Classes and Definitions

In [None]:
class SimpleLeftRightMDP:
    state_set = [0, 1, 2, 3, 4, "exited"]

    def reward(self, state, action, state_prime):
        if state == 0 and action == "exit":
            return 10
        elif state == 4 and action == "exit":
            return 1
        else:
            return 0

    def transition_prob(self, state, action, state_prime):
        if state > 0 and action == "left" and state_prime == state - 1:
            return 1
        elif state < 4 and action == "right" and state_prime == state + 1:
            return 1
        elif state in [0, 4] and action == "exit" and state_prime == "exited":
            return 1
        else:
            return 0

    def successor_states(self, state, action):
        if state > 0 and action == "left":
            return [state - 1]
        elif state < 4 and action == "right":
            return [state + 1]
        elif state in [0, 4] and action == "exit":
            return ["exited"]
        else:
            return []

    def possible_actions(self, state):
        if state in [0, 4]:
            return ["exit"]
        if state == "exited":
            return []
        actions = []
        if state < 4:
            actions.append("right")
        if state > 0:
            actions.append("left")
        return actions


class DoubleBanditsMDP:
    state_set = ["won", "lost"]

    def reward(self, state, action, state_prime):
        if action == "red" and state_prime == "won":
            return 2
        elif action == "red" and state_prime == "lost":
            return 0
        elif action == "blue":
            return 1
        else:
            return 0

    def transition_prob(self, state, action, state_prime):
        if action == "red" and state_prime == "won":
            return 0.75
        elif action == "red" and state_prime == "lost":
            return 0.25
        elif action == "blue" and state_prime == "won":
            return 1
        else:
            return 0

    def successor_states(self, state, action):
        if action == "red":
            return ["won", "lost"]
        elif action == "blue":
            return ["won"]
        else:
            return []

    def possible_actions(self, state):
        return ["red", "blue"]


class OverheatingCarMDP:
    state_set = ["cool", "warm", "overheated"]

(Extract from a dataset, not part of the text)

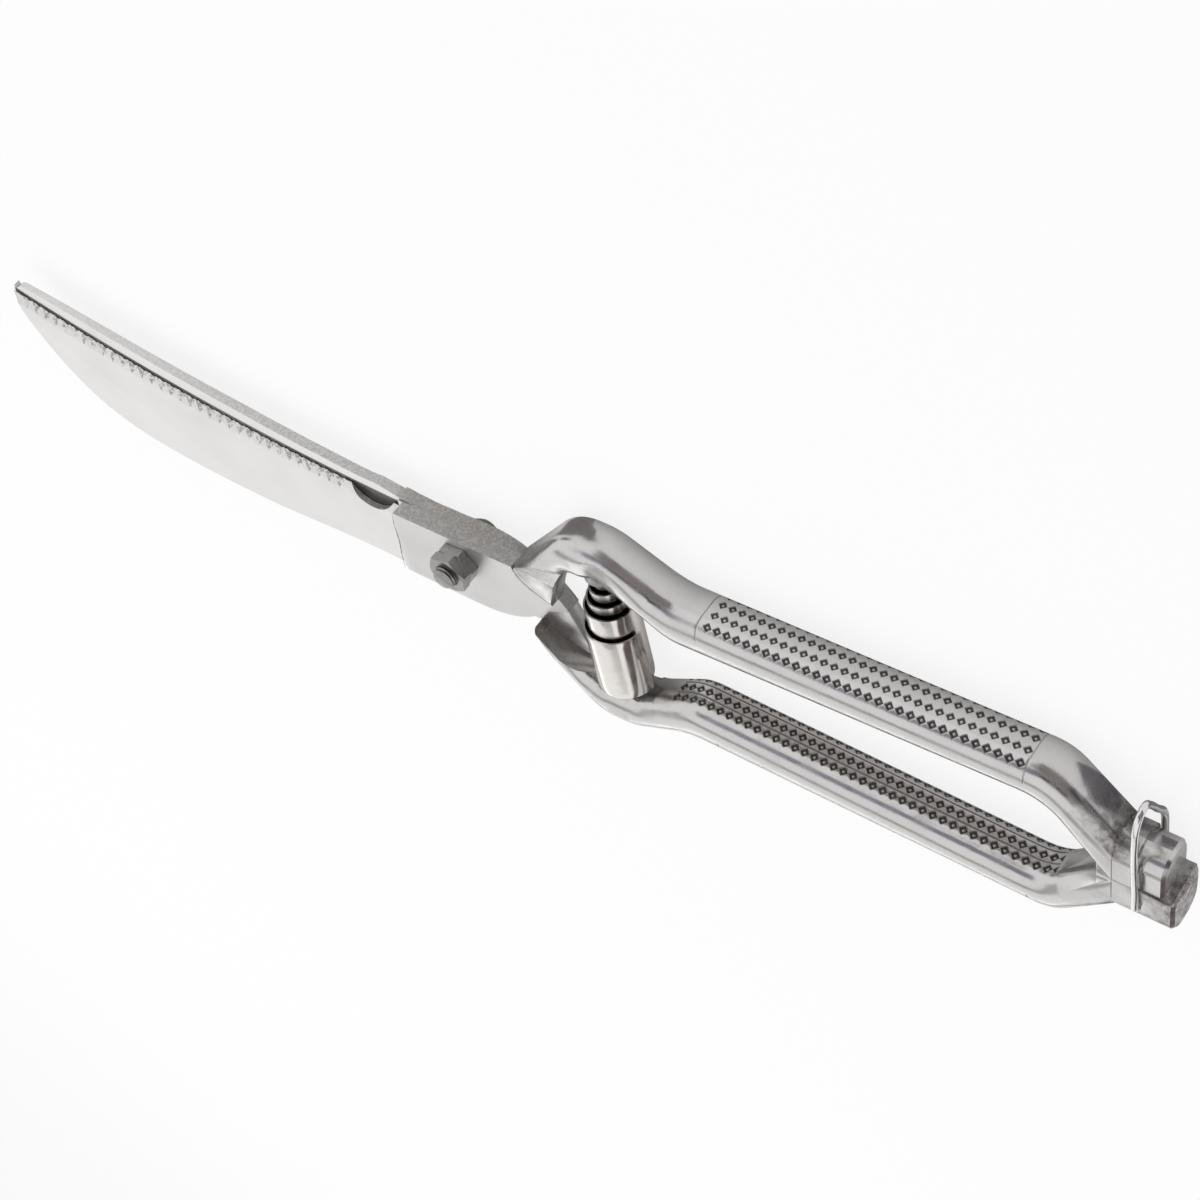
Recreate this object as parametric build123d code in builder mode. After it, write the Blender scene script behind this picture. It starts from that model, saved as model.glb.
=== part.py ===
from build123d import *
import math
import os

os.makedirs("parts", exist_ok=True)

# Spring loaded poultry shears, closed and held by their wire catch.
# X runs from the blade tips to the handle ends, Z is the pivot axis.
# The origin is the centre of the pivot bolt's flat head, on the table.

# Levels along the pivot axis
wire_diameter = 1.3
catch_side_gap = 0.2
head_width = 9.4
handle_width = 10.0
plate_thickness = 3.4
plate_gap = 0.1
overrun = 2.0

mid_z = wire_diameter + catch_side_gap + head_width / 2
bar_low_z = mid_z - handle_width / 2
front_low_z = mid_z + plate_gap / 2
front_top_z = front_low_z + plate_thickness
back_top_z = mid_z - plate_gap / 2
back_low_z = back_top_z - plate_thickness

# Pivot bolt and its two nuts
bolt_diameter = 5.0
bolt_fit = 0.05
bolt_head_diameter = 9.2
bolt_head_dome = 1.1
bolt_end_length = 1.7
bolt_end_dome = 0.6
nut_width = 8.0
nut_height = 2.1
nut_gap = 0.1
nut_chamfer_angle = 30
nut_turn = 4
lock_nut_turn = 13

# Cutting edge of the front blade, an arc hollow to the top
blade_reach = 117.4
edge_low_x = -2.1
edge_low_y = 3.8
edge_radius = 414.5

# Front blade outline below the edge
boss_top_y = 5.75
boss_step_x = -16.4
shoulder_tilt = 2.4
seam_top_x = 13.8
seam_end_x = 22.0
seam_end_y = -1.25
boss_depth = 12.4
belly_end_x = -17.0
seam_shares = ((0.12, 0.62), (0.5, 0.3))
boss_shares = ((0.76, 0.59), (0.42, 0.92))
belly_shares = ((0.4, 0.965), (0.68, 0.9), (0.865, 0.38), (0.955, -0.62))
tip_width = 1.1

# Bone notch in the cutting edge
notch_x = -23.1
notch_y = 7.3
notch_radius = 6.1

# Hollow grind of the outer faces
shoulder_step = 0.4
edge_thickness = 0.25
bevel_width = 2.1
bevel_thickness = 1.2
tip_thickness = 1.35
body_thickness = 2.9

# Serrations along the edge
tooth_count = 33
tooth_first_x = -31.5
tooth_last_inset = 3.9
tooth_width = 1.8
tooth_depth = 0.55
tooth_angle = 38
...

    def reward(self, state, action, state_prime):
        if state_prime == "overheated":
            return -10
        elif action == "slow":
            return 1
        elif action == "fast":
            return 2
        else:
            return 0

    def transition_prob(self, state, action, state_prime):
        probs = {
            ("cool", "slow", "cool"): 1,
            ("cool", "fast", "cool"): 0.5,
            ("cool", "fast", "warm"): 0.5,
            ("warm", "slow", "cool"): 0.5,
            ("warm", "slow", "warm"): 0.5,
            ("warm", "fast", "overheated"): 1
        }
        return probs.get((state, action, state_prime), 0)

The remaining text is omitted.